The appellant next urges that the plaintiffs had no interest in the insurance policy, having received the same merely for collection according to paragraph VII of the complaint. The truth is that the plaintiffs have such interest sufficient to authorize them to sue on and recover upon said policy because they have met all the terms of the shipper, paid all the amounts demanded by it thru the bank and in turn were given all the shipping papers, including the insurance policy, Exhibit E-2. It is to be remembered that this insurance policy was indorsed in blank and payable in Manila. One of the conditions of said policy is that thru it the appellant insured the shipper (Western Canvas Products Co.) "as well as in his or their own name as in that of those to whomsoever the subject matter of this policy does, may or shall appertain, in the sum of $2,000" (First paragraph of the policy, Exhibit E-2). Moreover, as correctly found by the trial court, there was an agreement Exhibit 2 attached to Exhibit F-2 whereby the shipper Western Canvas Product Co. authorized the plaintiffs herein to prosecute this case against Appellant.

Now, we come to the evidence or proof as to the loss or damage said to have been suffered by the plaintiffs. Said plaintiffs claimed that their documentary evidence Exhibit E to E-23 establish their loss; that said documents are of the same class of documents presented in the other eleven insurance policies and which were approved by the appellant in America in G. R. No. L-2303. Counsel for the appellant, however, insists that the plaintiffs’ claim was never approved by appellant or its settling agent. In this we agree. The setting agent here declined to take action upon the claim filed by the plaintiffs based on the policy Exhibit E-2 and said plaintiffs failed or refused to present said claim before the appellant in America. We shall therefore have to determine whether the evidence is sufficient to support the claim. The trial court without discussing the evidence or referring to the documents merely held that the evidence was sufficient to prove the claim.

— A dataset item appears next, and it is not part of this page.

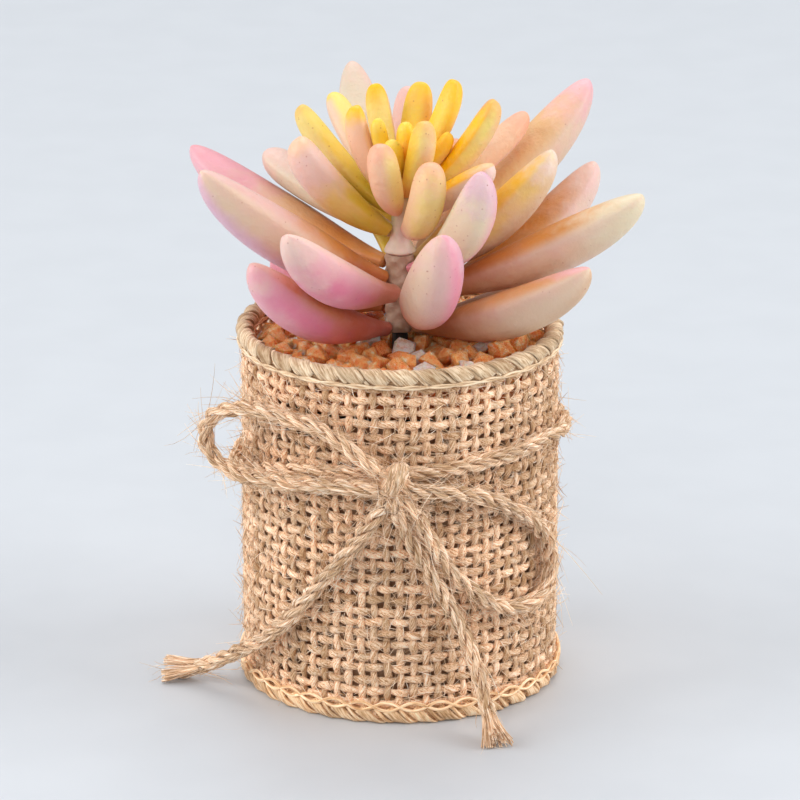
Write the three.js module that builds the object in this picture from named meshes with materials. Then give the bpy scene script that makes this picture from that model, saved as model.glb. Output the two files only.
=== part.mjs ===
// Small artificial sedum in a burlap-wrapped pot, tied with a jute twine bow.
//
// Millimetres, +Z up. The origin is the centre of the pot's flat underside, and the bow is on the
// -Y side. Every piece is a closed solid of its own; pieces that touch keep a small clearance.

import * as THREE from 'three';

// ---------------------------------------------------------------------------
// Driving dimensions
// ---------------------------------------------------------------------------

const CLEARANCE = 0.3;            // gap kept between pieces that touch
const ROUND_SEGMENTS = 48;        // facets around the pot and its sleeve

const POT_RADIUS = 28.5;          // outside of the inner pot
const POT_FOOT_RADIUS = 27.2;     // recessed foot, which the lower edging tucks around
const POT_FOOT_HEIGHT = 4.4;
const POT_HEIGHT = 59.0;         // the sleeve stands taller than the pot
const POT_WALL = 1.5;
const POT_FLOOR = 2.0;
const POT_STEP = 1.2;             // height over which the foot widens into the body

const SLEEVE_INNER_RADIUS = POT_RADIUS + CLEARANCE;
const SLEEVE_THICKNESS = 0.9;
const SLEEVE_OUTER_RADIUS = SLEEVE_INNER_RADIUS + SLEEVE_THICKNESS;
const SLEEVE_HEIGHT = 69.4;       // over both edgings
const EDGING_HEIGHT = 3.3;
const EDGING_LEG = 0.65;          // thickness of the edging on each face of the cloth
const EDGING_CROWN = 0.9;         // thickness of the edging over the cloth's cut edge
const EDGING_BEVEL = 0.6;

const FOAM_TOP = 53.0;
const GRAVEL_TOP = 66.3;
const GRAVEL_RIM_DROP = 1.4;      // the crust is lower where it meets the sleeve
const GRAVEL_UNEVENNESS = 0.55;
const GRAVEL_SEGMENTS = 36;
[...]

Examining the evidence we find that Attorney Nabong for the plaintiffs gave no testimony about the loss. He merely identified the documents intended to prove said loss. According to the report (Exhibit E-21) of plaintiffs’ surveyor C. B. Nelson & Co., which made the survey in order to ascertain the nature and extent of the damage alleged to have been sustained on the shipment of the 21 cases of merchandise which came on the American Mail Lines SS Wideawake which arrived in Manila, on October 14, 1945, covered by the policy Exhibit E-2, eleven cases — Nos. 8, 10, 11, 12, 15, 16, 17, 18, 19, 20 and 21 still remained undelivered, and that claim for these cases should be supported by shortlanded certificates issued by the steamship agent. We failed to find these certificates among the exhibits presented. It seems that efforts were made on behalf of the plaintiffs to obtain these certificates from the Manila Terminal Co. (Exhibit E-8), American Mail Line, Ltd. (Exhibit E-9), and the Luzon Stevedoring Co. (Exhibits E-10 and E-11), but that said certificates were never issued. In Exhibit E-14, the Manila Terminal Co., writing to the Luzon Brokerage Co., and speaking of the eleven cases of merchandise said to have been shortlanded, merely promised to make careful investigation and to issue the corresponding certificate if its record indicated that the cargoes were not landed from the vessel. And, in Exhibit E- 18, the Everett Steamship Corporation in a letter to one of the plaintiffs (General Corporation of the Philippines) said that "all merchandise manifested on the bill of lading No. S-76 was discharged in full and in apparent good order;" that "once cargo leaves the ship’s tackle, responsibility was entirely out of our hands," and "in view of the above we regret that we cannot tender recognition of your claim" (apparently referring to the eleven cases). We therefore find that the claim for the loss or shortlanding of these eleven cases which constitute the bulk of the claim has not been proven.

Going back to the report of the surveyor C. B. Nelson & Co. (Exhibit E-21), said report made a detailed survey of the shortage or damage on cases Nos. 5, 9, 13 and 14. According to Exhibit E-7 the shortage or damage on these four cases is valued at $635.50 or P1,271. These exhibits E-7 and E-21 were admitted in court without objection by the appellant. We find the claim in the amount of $635.50 to have been duly established.

In conclusion we hold that a foreign corporation actually doing business in this jurisdiction, with or without license or authority to do so, is amenable to process and the jurisdiction of local courts. If such foreign corporation has a license to do business, then summons to it will be served on the agent designated by it for the purpose, or otherwise in accordance with the provisions of the Corporation Law. Where such foreign corporation actually doing business here has not applied for license to do so and has not designated an agent to receive summons, then service of summons on it will be made pursuant to the provisions of the Rules of Court, particularly Rule 7, section 14 thereof. We further hold that where a foreign insurance corporation engages in regular marine insurance business here by issuing marine insurance policies abroad to cover foreign shipments to the Philippines, said policies being made payable here, and said insurance company appoints and keeps an agent here to receive and settle claims flowing from said policies, then said foreign corporation will be regarded as doing business here in contemplation of law.

In view of the foregoing, the decision appealed from is hereby modified so as to reduce the amount awarded to the plaintiffs and to be paid by the appellant Fireman’s Fund Insurance Co., from $2,000 to $635.50 or its equivalent in Philippine currency, and in all other respects, the decision is affirmed. No pronouncement as to costs.

Moran, C.J., Ozaeta, Paras, Pablo, Bengzon, Tuason and Reyes, JJ., concur.